Falta de chips leva montadoras a repensar pedidos ‘just-in-time’
Um século depois que as montadoras mostraram ao mundo o valor das linhas de montagem, a escassez de semicondutores dá à indústria uma lição sobre o que é necessário para fabricar um carro.
Durante a maior parte de sua história, o setor confiou em uma abordagem distinta para comprar autopeças, adquirindo componentes de fornecedores no momento em que eram necessários. O sistema é conhecido como fabricação “just-in-time” e é projetado para agilizar a produção e eliminar os custos de manter os depósitos cheios com peças esperando para serem usadas.
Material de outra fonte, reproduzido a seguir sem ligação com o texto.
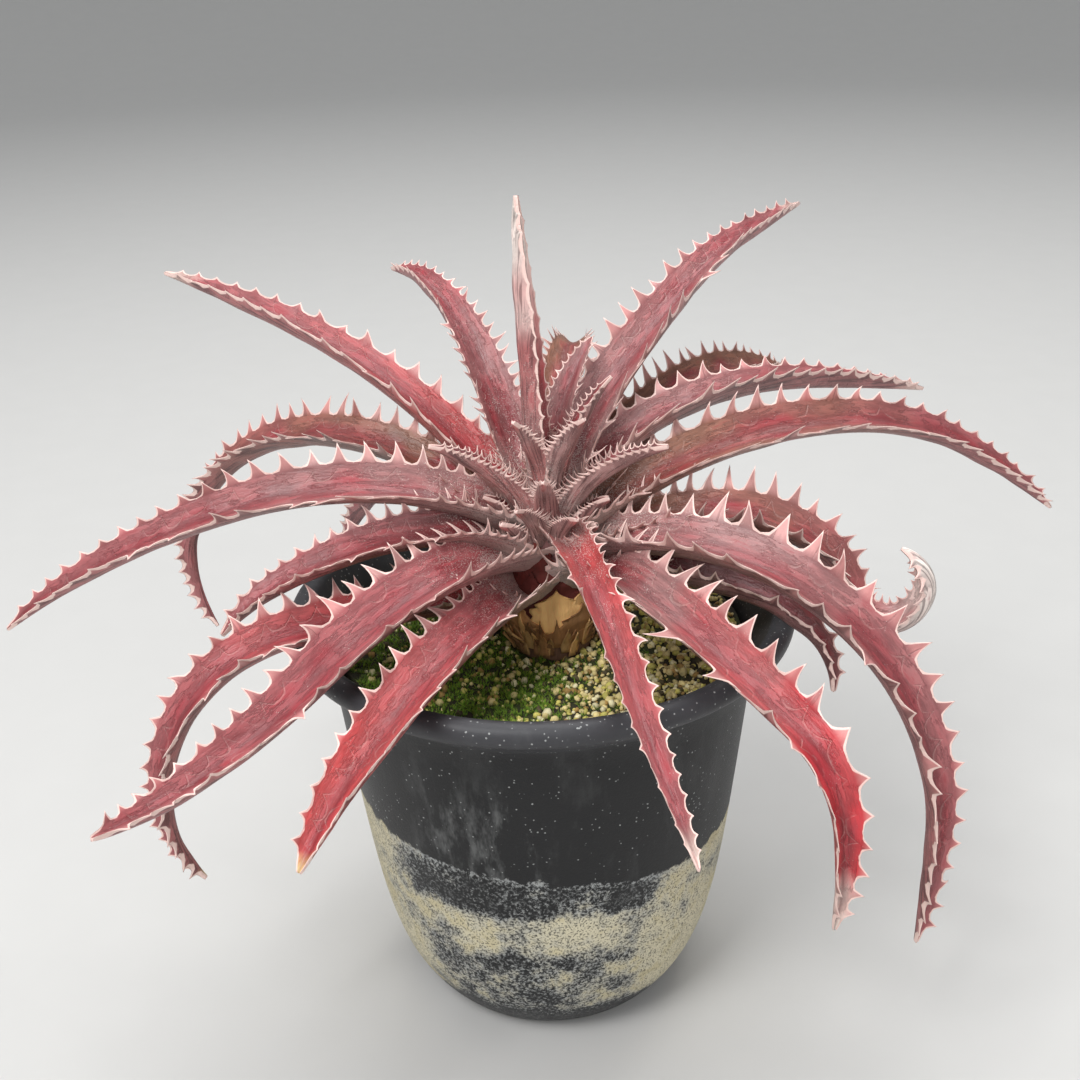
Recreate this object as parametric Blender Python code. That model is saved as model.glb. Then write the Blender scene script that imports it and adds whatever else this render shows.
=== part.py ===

Mas as deficiências desse sistema ficaram evidentes este ano, quando montadoras não tinham os chips necessários para incorporar funções avançadas em seus veículos e foram para o fim da fila dos clientes de fabricantes de semicondutores por causa do sistema just-in-time.
Essa escassez ameaça reduzir as vendas do setor em US$ 110 bilhões e também leva montadoras a reformular como obtêm os componentes eletrônicos que se tornaram essenciais para o design contemporâneo dos automóveis.
“Os clientes precisam mudar”, disse Hassane El-Khoury, diretor-presidente da ON Semiconductor, que recebe mais de um terço de sua receita do mercado automotivo. “Essa mentalidade just-in-time não funciona.”
Fabricantes de semicondutores estão exigindo pedidos garantidos de longo prazo, em vez da flexibilidade de curto prazo à qual montadoras estão acostumadas.
A assertividade dos fabricantes de chips, mesmo sob pressão de políticos, destaca o reequilíbrio de poder, que migra das empresas cujos logotipos estão nos carros para aquelas que fornecem a tecnologia avançada no comando.
Como esses componentes têm maior peso em tudo, desde entretenimento para o carro até funções de direção autônoma, fabricantes de chips dizem que estão dispostas a investir na expansão da produção para evitar uma repetição da escassez que levou à paralisação de fábricas e licenças de trabalhadores – caso as montadoras façam pedidos que não possam ser cancelados e se comprometam com contratos de longo prazo.
“Por que eu investiria um único dólar se meu cliente pode cancelar em 30 dias e levo dois anos para construir capacidade?”, disse El-Khoury, da ON Semiconductor.
Há sinais de que as montadoras estão ouvindo. Na semana passada, o CEO da Ford, Jim Farley, indicou disposição de reverter décadas de terceirização de peças.
“Com a mudança da indústria, temos que fornecer internamente agora, assim como fornecemos os trens de força nos anos 20 e 30”, disse Farley, que fechou metade das fábricas e cujos revendedores ficaram com pátios vazios por causa da falta de chips.